Leo Sawikin is a NYC-born and bred singer/songwriter, who debuted as a solo recording artist with his 2021 album, Row Me Away. While Leo often records from his home studio in New York’s Little Italy, over the last year he traveled to Seattle to work with the legendary Phil Ek, who produced breakthrough albums by Built to Spill, Modest Mouse, The Shins, and Fleet Foxes. Of the ten tracks Leo recorded with Phil, four have already been released and the rest are on the way, building up to a full album release later in 2024. Toward year end 2023, Leo toured City Wineries (and other venues) throughout the South and Northeast opening for Jon McLaughlin (“Beautiful Disaster”) and culminating in a thrilling hometown show at New York’s City Winery Main Stage.
Leo describes the aesthetic of his new recordings as “indie folk-pop with a dreamy shimmer.” It’s a guitar-driven vibe that evokes 90’s and early aughts bands as diverse as The Sundays and The Goo Goo Dolls, which Leo grew up hearing from the backseat of the family car. Songs released so far include “Hold On,” which Earmilk dubbed “a true gem… that takes listeners on an emotional rollercoaster,” and “New York I’m Coming Home,” a rollicking country-rock ode to Leo’s hometown. “The Same Mistakes,” according to Celebmix, a “gorgeous, shimmering… lusciously pensive” track, asks why so many of us, both collectively and personally, are powerless to escape cycles of self-sabotage. The message seems to resonate, as the song has racked up streams and saves globally from Indonesia to Brazil.

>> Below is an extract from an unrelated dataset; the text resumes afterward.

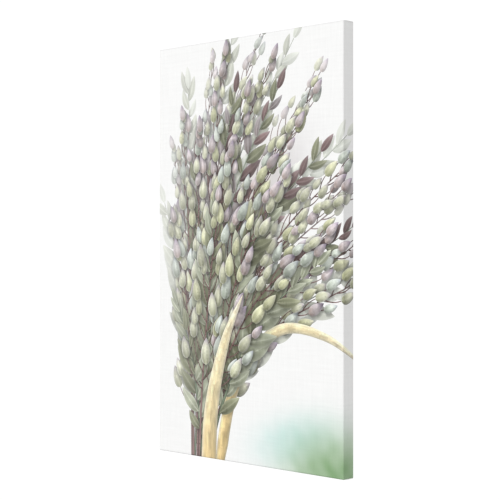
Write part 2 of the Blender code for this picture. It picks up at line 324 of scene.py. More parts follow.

Musically, Leo says, he approached the sessions with Phil Ek differently from his previous ones, including those with the indie outfit he fronted in the 2010s, The Chordaes. “I’m always trying to develop and explore new musical possibilities,” he says. “For one, I wanted to do a record that showcased my chord voicings in a much more up-front way than I had in the past. And on previous recordings, I worked with a full backing band, but this time Phil encouraged me to do all the guitar parts myself and to come up with and play all the keyboard parts as well. It was quite a challenge, but I feel like there’s more of me on these new tracks, and that we really were able to distill the songs to their essence. Now, I’m just looking forward to seeing how people respond!”
Besides his excitement at sharing the rest of the Seattle tracks and the yet-to-be-titled collection later in 2024, Leo will be playing more solo and full-band live shows, both in NYC and on tour again across the country.